Concernant la demande de la gauche du retrait du texte pour renouer le dialogue, le député Renaissance Nicolas Metzdorf en Nouvelle-Calédonie et rapporteur de la loi constitutionnelle, répond que « cela voudrait dire que ceux qui cassent, ceux qui pillent, ceux qui saccagent, ceux qui menacent, ceux qui blessent et peut-être ceux qui tueront, auront raison ».

Les oppositions épinglent aussi le choix de nommer la présidente non-indépendantiste de la province Sud Sonia Backès comme secrétaire d’État en 2022, ou de désigner comme rapporteur du projet de loi constitutionnelle un autre élu loyaliste du Caillou, Nicolas Metzdorf. « Comment voulez-vous que les indépendantistes se sentent respectés? C’est le chaos assuré », se lamentait ces derniers jours un chef de groupe parlementaire, pourtant favorable à la réforme.

« La méthode comme le calendrier déterminés par le gouvernement n’étaient pas les bons », a pour sa part estimé sur RTL le président du Rassemblement national Jordan Bardella.

Même dans le camp macroniste, certaines voix épinglent la gestion gouvernementale du dossier. « Comme d’habitude, il faudra qu’il y ait du sang » pour que le gouvernement réagisse, regrette un parlementaire ultramarin de la majorité, qui pointe « le silence de beaucoup de gens ».

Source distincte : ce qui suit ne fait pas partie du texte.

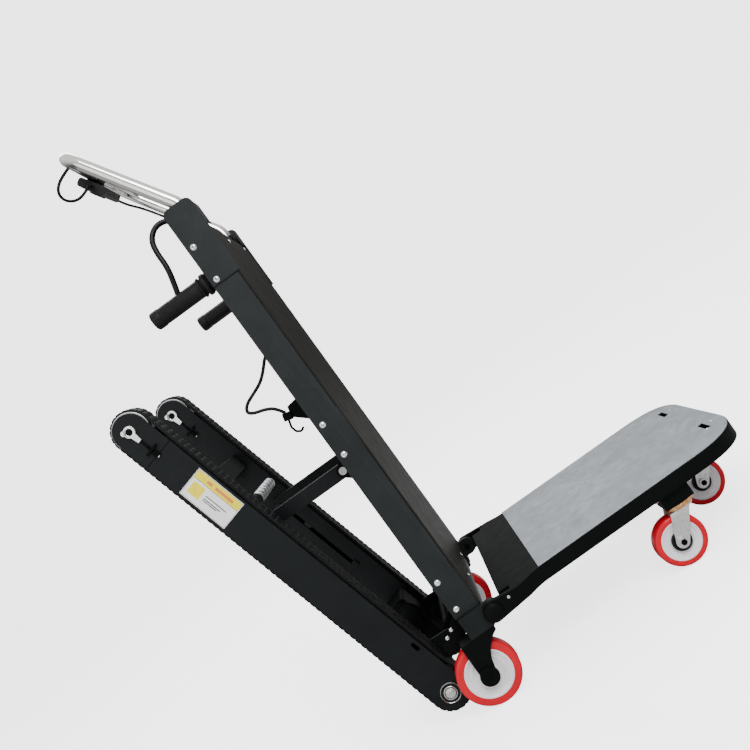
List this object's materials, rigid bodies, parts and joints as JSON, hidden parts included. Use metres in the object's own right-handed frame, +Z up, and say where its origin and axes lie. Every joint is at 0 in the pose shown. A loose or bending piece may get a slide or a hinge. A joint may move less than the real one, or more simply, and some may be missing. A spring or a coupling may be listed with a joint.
{
  "type": "crawler hand truck",
  "caption": "Powered stair climbing hand truck with rubber crawler tracks behind a tall mast, a bent push handle, a folding load deck, main wheels and swivel casters.",
  "frame": {"origin": "under the middle of the machine, on the floor that the wheels stand on", "axes": "+X from the mast towards the tip of the load deck, +Y to the far side, +Z up the mast"},
  "size_m": [0.981, 0.498, 1.324],
  "materials": {
    "frame_paint": "dark grey green powder coat, satin",
    "cover_paint": "dark brown grey powder coat, satin",
    "foot_paint": "mid grey green powder coat",
    "track_paint": "black grey powder coat, satin",
    "black_metal": "black enamel",
    "stainless": "polished stainless tube",
    "zinc_screws": "bright zinc plating",
    "zinc_plate": "zinc plated pressed steel",
    "yellow_zinc": "yellow zinc plating",
    "galvanised": "galvanised sheet, scuffed",
    "belt_rubber": "black ribbed rubber",
    "grip_rubber": "black moulded rubber",
    "cable_jacket": "black soft jacket",
    "wheel_red": "red polyurethane",
    "wheel_white": "white polypropylene",
    "black_plastic": "black moulded plastic",
    "battery_case": "dark blue battery case",
    "cast_aluminium": "cast aluminium"
  },
  "bodies": {
    "mast": {"side_rails": "frame_paint", "front_cover": "cover_paint", "rear_panel": "frame_paint", "top_cap": "frame_paint", "cheek_plates": "frame_paint", "mast_crossbars": "frame_paint", "mast_screws": "zinc_screws", "foot_blocks": "foot_paint", "wheel_forks": "black_metal", "push_handle": "stainless", "control_box": "black_plastic", "grip_stubs": "black_metal", "hand_grips": "grip_rubber", "handle_loop": "cable_jacket", "handle_cable": "cable_jacket", "upper_cable": "cable_jacket", "lower_cable": "cable_jacket", "plug_bracket": "black_metal", "battery_pack": "battery_case", "motor_controller": "cast_aluminium", "track_pivot": "black_metal", "strut_mount": "black_metal"},
    "switch": {"rocker_switch": "black_plastic"},
    "main_wheel_near": {"main_hub_near": "wheel_white", "main_tyre_near": "wheel_red"},
    "main_wheel_far": {"main_hub_far": "wheel_white", "main_tyre_far": "wheel_red"},
    "strut": {"strut_arms": "track_paint", "strut_pins": "stainless"},
    "track_frame": {"track_outer_plates": "track_paint", "track_end_covers": "track_paint", "track_inner_plates": "track_paint", "track_belts": "belt_rubber", "belt_guides": "black_plastic", "drive_bearings": "zinc_plate", "tension_adjusters": "zinc_screws", "adjuster_brackets": "black_metal", "cross_tube": "track_paint", "ribbed_shaft": "cast_aluminium", "gearbox": "black_metal", "drive_motor": "black_metal"},
    "slider": {"slider_blocks": "zinc_plate"},
    "drive": {"drive_shaft": "zinc_plate"},
    "idler_near": {"idler_near": "cast_aluminium"},
    "idler_far": {"idler_far": "cast_aluminium"},
    "deck": {"deck_frame": "black_metal", "deck_plate": "galvanised", "deck_crossbars": "black_metal", "deck_pins": "black_metal", "caster_plates": "black_metal", "caster_races": "yellow_zinc"},
    "caster_near": {"caster_fork_near": "zinc_plate"},
    "caster_wheel_near": {"caster_hub_near": "wheel_white", "caster_tyre_near": "wheel_red"},
    "caster_far": {"caster_fork_far": "zinc_plate"},
    "caster_wheel_far": {"caster_hub_far": "wheel_white", "caster_tyre_far": "wheel_red"},
    "caster_front": {"caster_fork_front": "zinc_plate"},
    "caster_wheel_front": {"caster_hub_front": "wheel_white", "caster_tyre_front": "wheel_red"}
  },
  "joints": [
    {"name": "platform_fold", "type": "hinge", "parent": "mast", "child": "deck", "pos_m": [-0.0855, 0, 0.16], "axis": [0, -1, 0], "range_deg": [0, 78]},
    {"name": "wheel_spin_near", "type": "hinge", "parent": "mast", "child": "main_wheel_near", "pos_m": [-0.1615, -0.205, 0.0625], "axis": [0, 1, 0], "continuous": true},
    {"name": "wheel_spin_far", "type": "hinge", "parent": "mast", "child": "main_wheel_far", "pos_m": [-0.1615, 0.205, 0.0625], "axis": [0, 1, 0], "continuous": true},
    {"name": "track_fold", "type": "hinge", "parent": "mast", "child": "track_frame", "pos_m": [-0.1945, 0, 0.128], "axis": [0, 1, 0], "range_deg": [0, 14.8]},
    {"name": "strut_swing", "type": "hinge", "parent": "mast", "child": "strut", "pos_m": [-0.1755, 0, 0.517], "axis": [0, -1, 0], "range_deg": [0, 62.78]},
    {"name": "strut_slide", "type": "slide", "parent": "track_frame", "child": "slider", "axis": [0.2554, 0, -0.9668], "range_m": [0, 0.19986]},
    {"name": "drive_spin", "type": "hinge", "parent": "track_frame", "child": "drive", "pos_m": [-0.248, 0, 0.0595], "axis": [0, 1, 0], "continuous": true},
    {"name": "idler_spin_near", "type": "hinge", "parent": "track_frame", "child": "idler_near", "pos_m": [-0.4485, -0.151, 0.8186], "axis": [0, 1, 0], "continuous": true},
    {"name": "idler_spin_far", "type": "hinge", "parent": "track_frame", "child": "idler_far", "pos_m": [-0.4485, 0.151, 0.8186], "axis": [0, 1, 0], "continuous": true},
    {"name": "switch_press", "type": "slide", "parent": "mast", "child": "switch", "axis": [0.8426, 0, 0.5385], "range_m": [0, 0.002], "stiffness_N_per_m": 400},
    {"name": "caster_swivel_near", "type": "hinge", "parent": "deck", "child": "caster_near", "pos_m": [0.3115, -0.18, 0.105], "axis": [0, 0, 1], "continuous": true},
    {"name": "caster_spin_near", "type": "hinge", "parent": "caster_near", "child": "caster_wheel_near", "pos_m": [0.2745, -0.18, 0.05], "axis": [0, 1, 0], "continuous": true},
    {"name": "caster_swivel_far", "type": "hinge", "parent": "deck", "child": "caster_far", "pos_m": [0.3115, 0.18, 0.105], "axis": [0, 0, 1], "continuous": true},
    {"name": "caster_spin_far", "type": "hinge", "parent": "caster_far", "child": "caster_wheel_far", "pos_m": [0.2745, 0.18, 0.05], "axis": [0, 1, 0], "continuous": true},
    {"name": "caster_swivel_front", "type": "hinge", "parent": "deck", "child": "caster_front", "pos_m": [0.4445, 0, 0.105], "axis": [0, 0, 1], "continuous": true},
    {"name": "caster_spin_front", "type": "hinge", "parent": "caster_front", "child": "caster_wheel_front", "pos_m": [0.4075, 0, 0.05], "axis": [0, 1, 0], "continuous": true}
  ],
  "couplings": [
    {"joint": "strut_swing", "follows": "track_fold", "ratio": 4.2396},
    {"joint": "strut_slide", "follows": "track_fold", "m_per_rad": 0.77278},
    {"joint": "idler_spin_near", "follows": "drive_spin", "ratio": 1},
    {"joint": "idler_spin_far", "follows": "drive_spin", "ratio": 1}
  ]
}
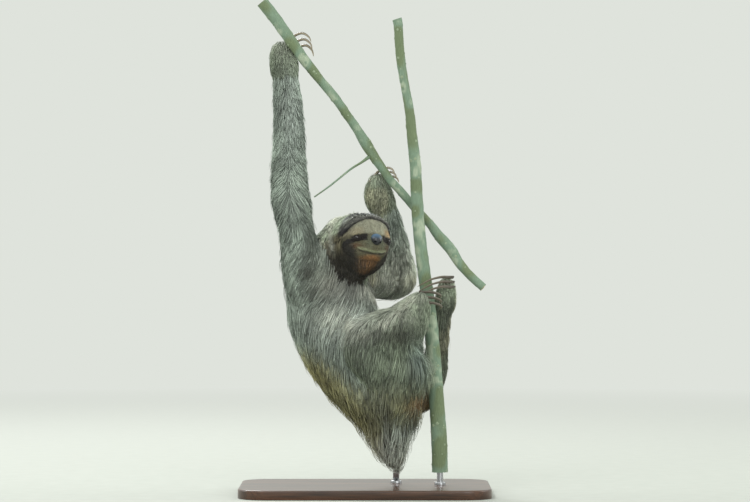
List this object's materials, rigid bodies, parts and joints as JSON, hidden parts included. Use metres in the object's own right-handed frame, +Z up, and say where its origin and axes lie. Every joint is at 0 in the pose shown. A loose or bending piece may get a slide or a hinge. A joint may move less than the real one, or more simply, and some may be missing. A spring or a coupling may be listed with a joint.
{
  "type": "three-toed sloth",
  "caption": "Life-size still model of a three-toed sloth hanging upright, gripping a sloping branch and an upright stem, held by rods on a flat base.",
  "frame": {"origin": "middle of the underside of the stand's base", "axes": "+Z up, +X the way the sloth's belly faces, -Y its right side and the side its face is turned towards"},
  "size_m": [0.4, 0.26, 0.7917],
  "materials": {
    "coat": "long shaggy grey-brown hair with a green tinge",
    "face_coat": "short dense hair, dark eye stripes, pale brow band, orange-brown chin",
    "claw": "worn horn with a dull shine",
    "eye": "wet dark brown eyeball",
    "nose_skin": "moist black pebbled skin",
    "bark": "smooth grey-green bark with lichen, sawn ends",
    "stand_wood": "dark stained and satin lacquered",
    "stand_steel": "brushed"
  },
  "bodies": {
    "root": {"head": "face_coat", "neck": "coat", "trunk": "coat", "tail": "coat", "right_upper_arm": "coat", "right_forearm": "coat", "right_hand": "coat", "right_thigh": "coat", "right_shin": "coat", "right_foot": "coat", "left_upper_arm": "coat", "left_forearm": "coat", "left_hand": "coat", "left_thigh": "coat", "left_shin": "coat", "left_foot": "coat", "right_hand_claw_1": "claw", "right_hand_claw_2": "claw", "right_hand_claw_3": "claw", "left_hand_claw_1": "claw", "left_hand_claw_2": "claw", "left_hand_claw_3": "claw", "right_foot_claw_1": "claw", "right_foot_claw_2": "claw", "right_foot_claw_3": "claw", "left_foot_claw_1": "claw", "left_foot_claw_2": "claw", "left_foot_claw_3": "claw", "right_eye": "eye", "left_eye": "eye", "nose": "nose_skin", "perch_stem": "bark", "perch_branch": "bark", "perch_twig": "bark", "stand_base": "stand_wood", "stand_rod_stem": "stand_steel", "stand_rod_body": "stand_steel"}
  },
  "joints": []
}
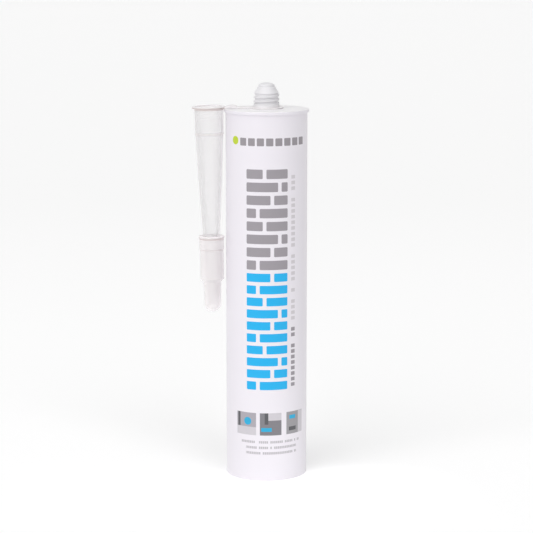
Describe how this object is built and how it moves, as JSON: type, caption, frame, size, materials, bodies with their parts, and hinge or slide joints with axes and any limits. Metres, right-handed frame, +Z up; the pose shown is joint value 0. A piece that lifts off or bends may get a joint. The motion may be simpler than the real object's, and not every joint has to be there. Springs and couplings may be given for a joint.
{
  "type": "caulk tube",
  "caption": "Sealant cartridge with a threaded, closed neck, an inner plunger and paste, and a capped nozzle hanging from a ring round the neck.",
  "frame": {"origin": "centre of the open base, where the plunger bore begins", "axes": "+Z up along the barrel's axis towards the neck, -X towards the hanging nozzle, -Y towards the printed front"},
  "size_m": [0.0703, 0.051, 0.2389],
  "materials": {
    "barrel": "white polyethylene, satin gloss, printed",
    "plunger": "natural polyethylene",
    "sealant": "soft paste",
    "nozzle": "translucent natural polyethylene",
    "nozzle_cap": "translucent natural polyethylene"
  },
  "bodies": {
    "cartridge": {"cartridge": "barrel", "sealant": "sealant"},
    "plunger": {"plunger": "plunger"},
    "nozzle": {"nozzle": "nozzle"},
    "nozzle_cap": {"nozzle_cap": "nozzle_cap"}
  },
  "joints": [
    {"name": "plunger_slide", "type": "slide", "parent": "cartridge", "child": "plunger", "axis": [0, 0, 1], "range_m": [0, 0.184], "deforming": ["sealant"]},
    {"name": "nozzle_swing", "type": "hinge", "parent": "cartridge", "child": "nozzle", "pos_m": [0, 0, 0.2235], "axis": [0, 0, 1], "continuous": true},
    {"name": "cap_pull", "type": "slide", "parent": "nozzle", "child": "nozzle_cap", "axis": [0.0157, 0, -0.9999], "range_m": [0, 0.05]}
  ]
}
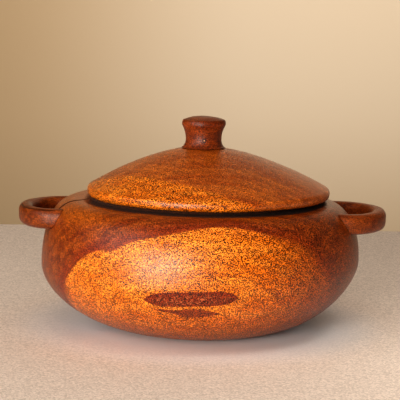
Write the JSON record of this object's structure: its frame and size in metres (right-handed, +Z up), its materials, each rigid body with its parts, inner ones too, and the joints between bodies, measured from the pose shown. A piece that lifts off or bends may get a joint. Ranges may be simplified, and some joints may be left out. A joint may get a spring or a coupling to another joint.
{
  "type": "lidded wooden pot",
  "caption": "Round squat turned wooden pot with a loop handle on each side and a shallow domed lid that lifts off by a flared knob.",
  "frame": {"origin": "centre of the foot's flat underside", "axes": "+Z up along the turning axis, +X towards the right-hand loop, +Y away from the front"},
  "size_m": [0.3102, 0.268, 0.1767],
  "materials": {
    "bowl_wood": "satin",
    "handle_wood": "satin",
    "lid_wood": "satin",
    "knob_wood": "satin",
    "dowel_wood": "matte"
  },
  "bodies": {
    "pot_body": {"bowl": "bowl_wood", "handle_left": "handle_wood", "handle_right": "handle_wood", "dowel_left_front": "dowel_wood", "dowel_left_back": "dowel_wood", "dowel_right_front": "dowel_wood", "dowel_right_back": "dowel_wood"},
    "lid_body": {"lid": "lid_wood", "knob": "knob_wood", "knob_wedge": "dowel_wood"}
  },
  "joints": [
    {"name": "lid_lift", "type": "slide", "parent": "pot_body", "child": "lid_body", "axis": [0, 0, 1], "range_m": [0, 0.12]}
  ]
}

Pour apaiser la situation, plusieurs parlementaires plaident pour la création d’une nouvelle « mission de dialogue » dont Gabriel Attal serait le « garant ». Une demande déjà défendue de manière transpartisane durant les débats au Sénat, fin mars, où la gauche avait dénoncé le « coup de force » d’une réforme perçue comme « un couperet » localement.